In short, purity culture is when people take many nuanced situations and try to divide them into black and white categories. There’s the Good category and the Bad category. The problem is, life is not in black and white. You can’t put a neat line down the middle between good and bad. This kind of thinking is extremely regressive. Ask any therapist alive and they will tell you that black and white thinking is unhealthy and often a Symptom of Something.

So, what happens is, someone sees something on the good side and spots something they think is morally objectionable in it and says, “this can’t be here, it needs to go to the Bad side.” (Cancel culture). The problem is, people are always on the lookout for anything wrong in the Good - constantly looking for impurities so that they can completely sanitize things and therefore be free of sin. So they will look harder and harder and harder and keep moving things to the Bad side of the line until there’s basically nothing left on the Good side.

This ends up meaning that perfectly good media is canceled because every character in it didn’t make the perfect, right choice every time. It damages media in that it demands characters be completely flawless - something no human is. When a character does something that’s actually problematic, even if the media doesn’t condone the behavior, instead of engaging with it and using it as an opportunity to learn and teach other people why that wasn’t okay, people who subscribe to purity culture throw the baby out with the bathwater, saying the entire piece of media should be canceled because its creators support the problematic action of that character (even if they don’t).

This entire line of thinking is extremely unhealthy, heavily informed by Christianity, infantilizes adults, assumes no one can distinguish fiction from reality, and promotes censorship, which has a long and sordid history.

I could go on about this at length, so if anyone wants a full post, just let me know. But the point is, purity culture is bad for community, it’s bad for media, it’s bad for healthy emotional and intellectual development, it’s bad for interpersonal understanding and empathy, and it’s bad for you.

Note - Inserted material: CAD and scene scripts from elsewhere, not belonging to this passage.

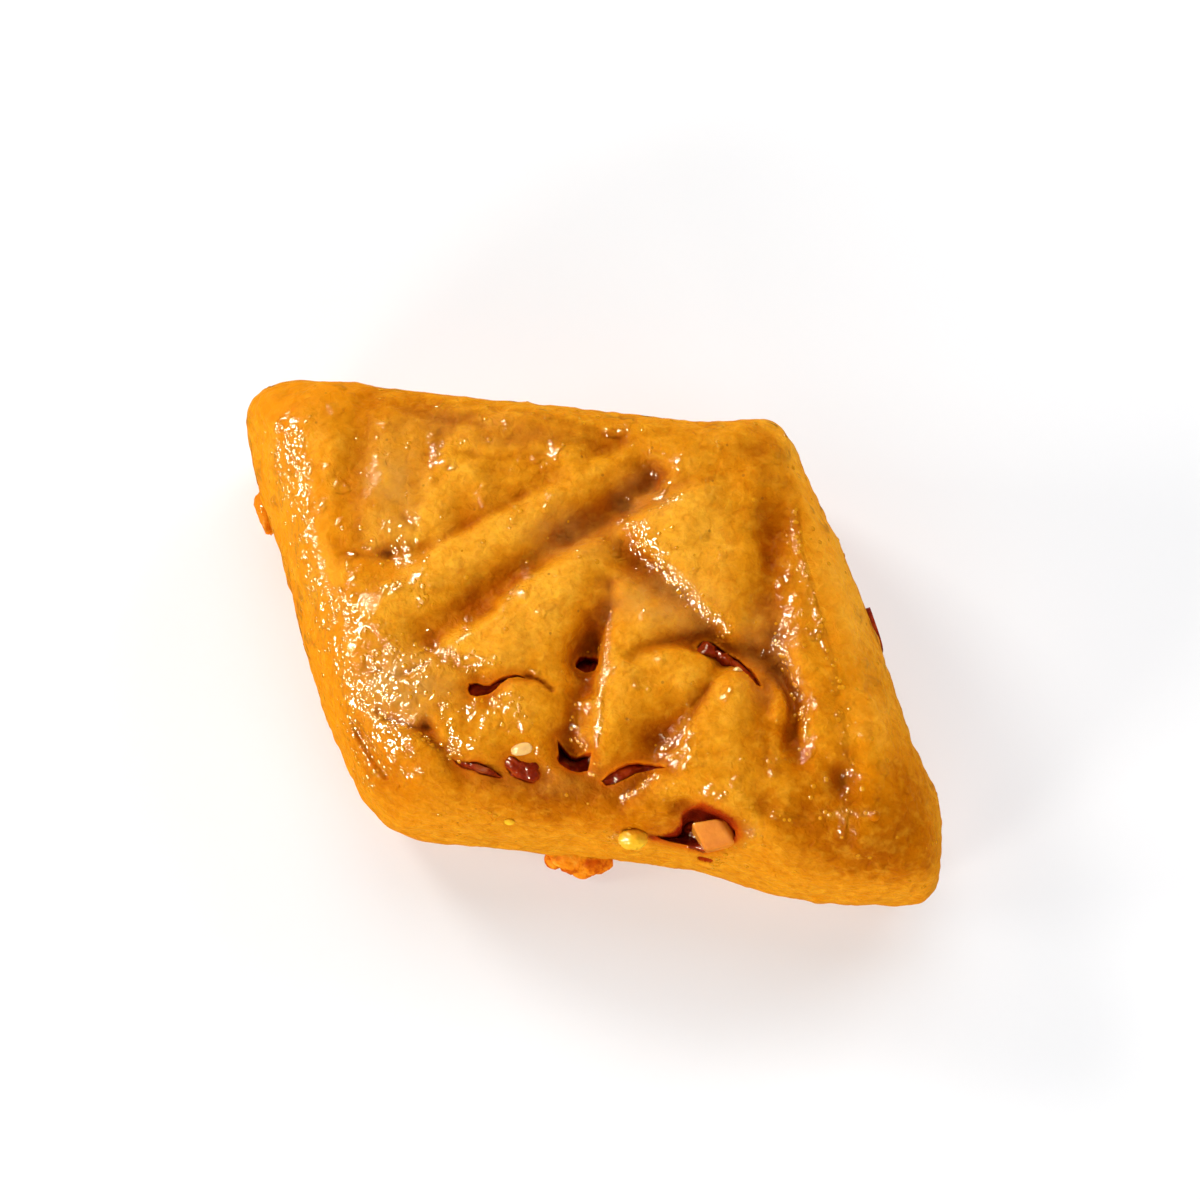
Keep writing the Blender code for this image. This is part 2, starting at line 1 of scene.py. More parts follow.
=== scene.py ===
"""Almond makroud: the looks of one diamond-cut piece of a semolina dough log, soaked in honey.

The pieces, in the order they are made: dough, honey beads, filling, almond piece, then the floor, light and
camera. Sizes are in millimetres until a mesh is written, and MM turns them into metres.
"""

import math

import bpy
import numpy as np
from mathutils import Matrix
from mathutils.bvhtree import BVHTree


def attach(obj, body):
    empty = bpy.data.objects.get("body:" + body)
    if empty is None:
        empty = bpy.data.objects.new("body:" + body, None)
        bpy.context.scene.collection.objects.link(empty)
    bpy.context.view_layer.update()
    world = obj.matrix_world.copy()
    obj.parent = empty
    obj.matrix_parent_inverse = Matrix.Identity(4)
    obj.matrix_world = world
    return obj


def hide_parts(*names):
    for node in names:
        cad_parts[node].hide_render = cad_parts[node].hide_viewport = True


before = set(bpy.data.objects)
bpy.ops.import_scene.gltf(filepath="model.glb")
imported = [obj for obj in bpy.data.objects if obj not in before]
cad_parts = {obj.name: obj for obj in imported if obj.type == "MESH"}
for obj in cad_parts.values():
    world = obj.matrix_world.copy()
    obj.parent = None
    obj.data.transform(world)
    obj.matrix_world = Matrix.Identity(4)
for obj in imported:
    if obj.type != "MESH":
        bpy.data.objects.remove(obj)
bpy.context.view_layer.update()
MM = 0.001

# ---------------------------------------------------------------------------------------------------------
# Dough. A log of fine semolina dough is filled, flattened, pressed with a carved board, cut on the slant,
# fried and then soaked in honey. The body is one closed skin: a pressed top, swollen sides and a flat
# underside, with the tears and the pocket cut right down to the core.

# Plan: corners, their rounding, and how far each side stands out at places along it
ORIGIN_SHIFT = (0.3, -0.26)
BACK_LEFT = (-29.3, 16.5)
BACK_RIGHT = (14.2, 18.9)
FRONT_RIGHT = (28.5, -18.4)
FRONT_LEFT = (-16.4, -15.1)
ROUND_BACK_LEFT = 0.16
ROUND_BACK_RIGHT = 0.12
ROUND_FRONT_RIGHT = 0.18
ROUND_FRONT_LEFT = 0.19
HALF_WIDTH = 18.4
SWELL_REACH = 0.14
SWELL_LEFT = ((0.04, -0.3), (0.2, 0.1), (0.4, -0.2), (0.8, 0.1), (0.96, -0.9))
SWELL_RIGHT = ((0.04, -1.0), (0.2, -0.1), (0.4, 0.6), (0.6, 0.9), (0.8, 1.5), (0.96, -0.5))
SWELL_FRONT = ((0.04, 0.4), (0.2, -0.2), (0.4, -0.8), (0.6, -0.9), (0.8, 0.3), (0.96, -1.3))
SWELL_BACK = ((0.04, 0.4), (0.2, 1.0), (0.6, -0.4), (0.8, -1.3), (0.96, -0.1))
SWELL_POWER = 6
SIDE_POWER = 8

# Heights of the dough, and for the left, right, front and back sides: the height of the widest line,
# the depth of the rounded shoulder, and how far the foot is drawn in
DOUGH_TOP = 17.6
WIDEST_AT = (7.0, 7.0, 6.0, 9.0)
SHOULDER = (6.0, 6.0, 8.0, 5.0)
DRAWN_IN = (2.6, 2.6, 2.4, 2.6)
SHOULDER_POWER = 2.3
# Faces of the skin along the log, across it and down its sides
ALONG = 248
ACROSS = 212
DOWN = 24

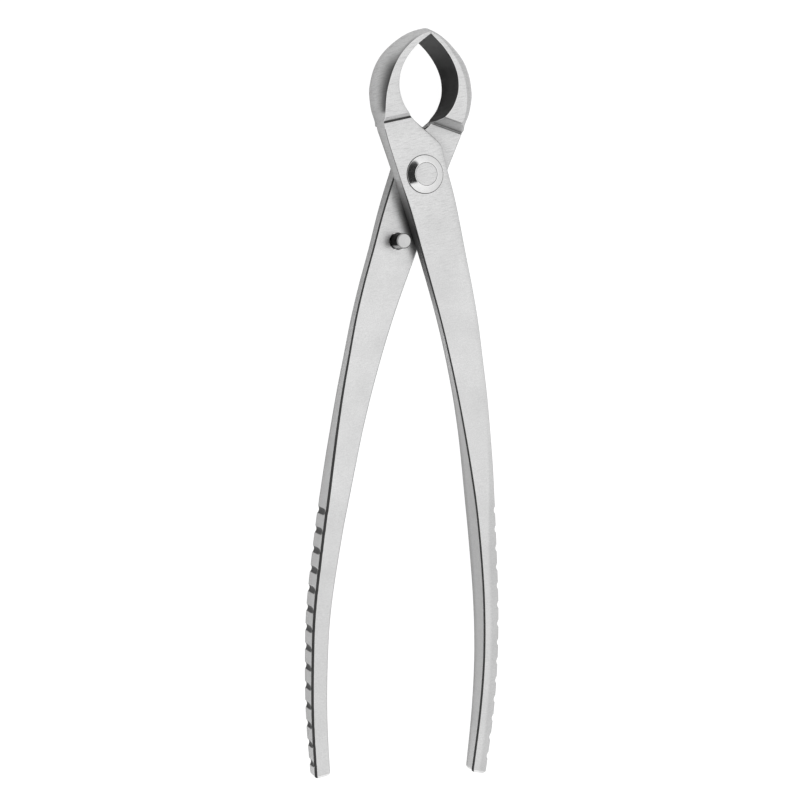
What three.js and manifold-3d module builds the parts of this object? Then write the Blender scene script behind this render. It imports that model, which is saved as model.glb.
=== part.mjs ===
// A forged stainless-steel round-edge cutter: two identical lapped halves that turn on one riveted pin.
// Units are millimetres. +X is the front half's handle side, +Y runs to the jaws, +Z is the pivot axis.
// The origin is on the pivot axis, at the flat outer face of the rear collar.
import * as THREE from "three";
import { mergeVertices } from "three/addons/utils/BufferGeometryUtils.js";
import Module from "manifold-3d";

// ---- Driving dimensions ----
const HUB_THICKNESS = 5.4; // one half at the pivot, from the lap plane to its outer face
const JAW_HALF_THICKNESS = 6.45; // the jaws stand a little proud of the hub on both sides
const LAP_CLEARANCE = 0.05; // each half's lap face stays this far from the lap plane
const TIP_CLEARANCE = 0.15; // each jaw tip stays this far from the plane where the tips meet

const PIN_RADIUS = 3.13;
const PIN_CHAMFER = 0.15;
const BORE_CLEARANCE = 0.05; // radial, pin to bore and pin to collar
const COLLAR_RADIUS = 5.17;
const COLLAR_HEIGHT = 1.3;
const COLLAR_RIM = 0.25; // height of the collar's upright rim under its cone
const COLLAR_FACE_GAP = 0.03; // collar to the hub face that it bears on
const COLLAR_LIP = 0.12; // width of the collar's flat top, round the pin's end

const STOP_PIN_RADIUS = 2.1;
const STOP_PIN_X = -5.3;
const STOP_PIN_Y = -18.3;
const STOP_PIN_TOP = 5.3; // above the lap plane
const STOP_PIN_BOTTOM = -4.35; // just inside the rear half's outer face
const STOP_PIN_CHAMFER = 0.35;

const STEP_ANGLE = 15.1 * (Math.PI / 180); // the jaw root's step runs this far off square to the tool
const FRONT_STEP = 16.1; // distance of the outer step from the pivot, square to the step
const FRONT_STEP_RAMP = 1.0;
const LAP_STEP = 15.06; // the same for the step down to the lap face
const LAP_STEP_RAMP = 1.45;

const GROOVE_COUNT = 14;
const GROOVE_FIRST_Y = -93.2;
const GROOVE_PITCH = 5.34;
const GROOVE_RADIUS = 1.25;
const GROOVE_DEPTH = 0.58; // at mid thickness; a groove is deeper at the back and runs out at the front
const GROOVE_TILT = 5.4 * (Math.PI / 180);

const BARREL_BEVEL = 8.6; // how far the barrel of the head grows from its core outline
const BARREL_SPAN = 9; // half height of the full barrel, of which the jaws keep the middle

const PIN_HALF_LENGTH = HUB_THICKNESS + COLLAR_HEIGHT; // the pin ends flush with its collars
const LAP_PLANE_Z = PIN_HALF_LENGTH; // the lap plane's height above the origin
const WIDE = 60; // more than any half width of the tool
const TALL = 12; // more than any half thickness of the tool
const ABOVE_JAWS_Y = 45; // past the tips
const BELOW_JAW_ROOT_Y = 5; // below the jaw's step, where the steps cut it off
const CIRCLE_SIDES = 64;
const GROOVE_SIDES = 20;

// Half of the barrel's core outline in plan, from the tip to the foot.
const BARREL_CORE = [
  [0, 31], [2.5, 29.5], [4.7, 26.8], [5.75, 24.1], [5.85, 21.6], [5.3, 18.8], [4.2, 15.4], [0.3, 6.2],
];

// The inner edge of the front half's jaw, from the tip round the opening to the hub's upper corner.
const JAW_INNER_EDGE = [
  [-TIP_CLEARANCE, 37.7], [-3.2, 35.1], [-6.6, 30.8], [-8.4, 24.8], [-7.3, 19.6], [-4.9, 15.8],
  [-0.9, 12.6], [3.6, 9.2],
];

// The front half's waist: its start inside the jaw, and its edge down to where it turns into the handle.
const WAIST_ROOT = [-11.2, 16];
const WAIST_JAW_EDGE = [
  [-12.2, 13.2], [-10.8, 8.6], [-8.9, 3.5], [-4.8, -7.2], [-0.2, -20],
];
const WAIST_CORNER = [4.9, 8.2];
const WAIST_HANDLE_EDGE = [
  [5.3, 6.2], [6.5, 2.1], [8.7, -4.8], [10.8, -12], [13.1, -20],
];

// The front handle's two edges in plan, from the waist to the end.
const HANDLE_OUTER_EDGE = [
  [13.1, -20], [17.8, -40], [21.2, -60], [23.8, -80], [25.8, -100], [27.4, -120], [27.8, -138], [26.9, -152],
  [25.4, -165],
];
const HANDLE_INNER_EDGE = [
  [-0.2, -20], [6.7, -40], [12.3, -60], [16.8, -80], [20.3, -100], [22.5, -120], [23.1, -135], [22.4, -150],
  [21.2, -164],
];
const HANDLE_END_Y = -167.3;
const HANDLE_END_X = 23.2; // where the rounded end reaches its lowest point
const HANDLE_END_INNER_X = 21; // how far out the end's two round corners reach
const HANDLE_END_OUTER_X = 25.1;

// The shank seen from the side: [y, z] along its outer face and back along its lap side.
const SHANK_OUTER_FACE = [
  [17, 5.4], [-6, 5.4], [-14, 4.95], [-24, 4.4], [-40, 4.3], [-80, 4.2], [-95, 3.95], [-150, 3.75],
  [-163, 3.2], [-167.5, 2.4],
];
const SHANK_LAP_SIDE = [
  [-167.5, -2.2], [-163, -3.1], [-150, -3.75], [-120, -4.25], [-100, -4.25], [-90, -3.9], [-80, -3.0],
  [-70, -1.9], [-60, -1.0], [-50, -0.5], [-40, -0.1], [-30, LAP_CLEARANCE], [17, LAP_CLEARANCE],
];

// ---- Booleans ----
const wasm = await Module();
wasm.setup();

/** A closed three.js geometry as a manifold-3d solid. */
function solid(geometry) {
  const bare = geometry.index ? geometry.toNonIndexed() : geometry.clone();
  bare.deleteAttribute("normal");
  bare.deleteAttribute("uv");
  const merged = mergeVertices(bare, 1e-4);
  return new wasm.Manifold(
    new wasm.Mesh({
      numProp: 3,
      vertProperties: merged.attributes.position.array,
      triVerts: new Uint32Array(merged.index.array),
    }),
  );
}

/** A manifold-3d solid as a three.js geometry. */
function geometryOf(made) {
  const mesh = made.getMesh();
  const geometry = new THREE.BufferGeometry();
  geometry.setAttribute("position", new THREE.BufferAttribute(mesh.vertProperties, 3));
  geometry.setIndex(new THREE.BufferAttribute(mesh.triVerts, 1));
  geometry.computeVertexNormals();
  return geometry;
}

// ---- Shape helpers ----
const points = (pairs) => pairs.map(([x, y]) => new THREE.Vector2(x, y));
const reversed = (pairs) => [...pairs].reverse();

/** A plan outline as a plate that runs from -TALL to TALL. */
function plate(shape, curveSegments) {
  const geometry = new THREE.ExtrudeGeometry(shape, { depth: 2 * TALL, bevelEnabled: false, curveSegments });
  return geometry.translate(0, 0, -TALL);
}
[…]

Unlearn purity culture and you will be a happier person. If all else fails, remember step #4.

thedemonsurfer

Adding on to #4: An important skill to learn is to recognize when you’re asking questions of someone only to make them feel bad.

Maybe you’re upset or confused, it happens. But before you ask someone  a question or make a statement, ask yourself “What is my GOAL with this? Why am I asking someone this question like this? Is my aim to learn, or just to make them feel bad so they’ll back down? Will I listen to the answer or am I looking for a jumping off point to make them feel bad?”

I’ve (rightfully) bailed on several arguments before because I realized that my intentions had shifted and I was basically just trying to get the other person to shut up, and that’s past the time to stop.